I get asked this question a lot. Many people don’t realize that “birding” and “bird photography” are NOT the same thing. I know this may seem odd to some of you since you are probably saying to yourself “I take pictures when I go birding”! Well I also make bird images when I am out with other birders. However, when I attend outings with birders my intent is to learn about birds, not make images. I think that is really the difference between the two activities, what are your goals or intent when you arrive at your location? For me, the preparation and mindset I get into are different if my intent is bird photography and not birding.
The quest for great bird photography is not practical in a group with as many people as birding groups usually contain. My best bird images have been created when I am alone or with a very small group of photographers. This is true for several reasons. First, wildlife in general does not like large groups. In fact, if you look at the details of many “wildlife photography workshops” you will notice that most have a maximum participant size of 6. The reason is simple. It is very difficult to have 18 people sneak up on a bird or bear :-). Second, I have made some great friends in the birding world and as a group, I feel comfortable saying they are the nicest bunch of people I have ever met. But inevitably when you are in large groups of people, all with different agendas, trying to make sure someone doesn’t walk in front of your images or scare off your subject is just not practical. Alas, birders I know, hate sitting around at a perch that has perfect light waiting for a bird to land on it so a nut like me can photograph it ;-).

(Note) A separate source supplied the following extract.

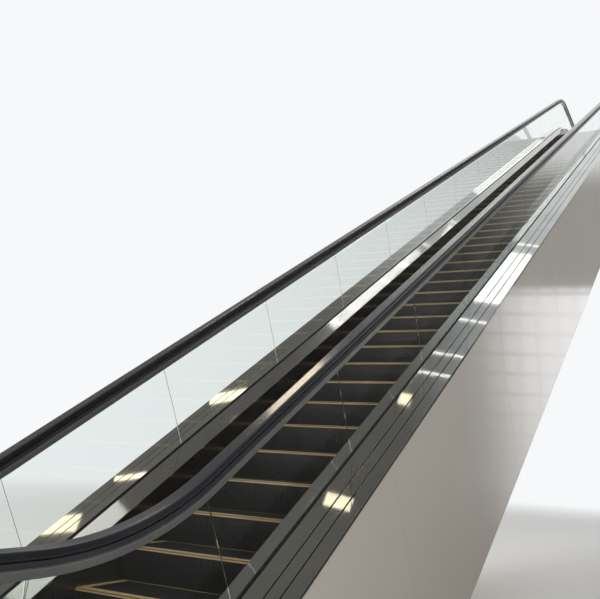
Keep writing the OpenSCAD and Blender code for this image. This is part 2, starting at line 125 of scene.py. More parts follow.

So how do I deal with these “issues”? Personally, I adjust my expectations for the group I am with. When I am with birders, I try to learn as much as I can and share information. I do not go out with the hope of making an image that I will sell or put in my portfolio. I save that for when I am with bird photographers or out on my own. The opposite is true when a birder friend wants to go with me to do some serious shooting. I share with them the process I go through before I visit a location and the plan for that days shooting. So far this approach has worked very well for me, allowing me to get the most out of both types of birding experiences.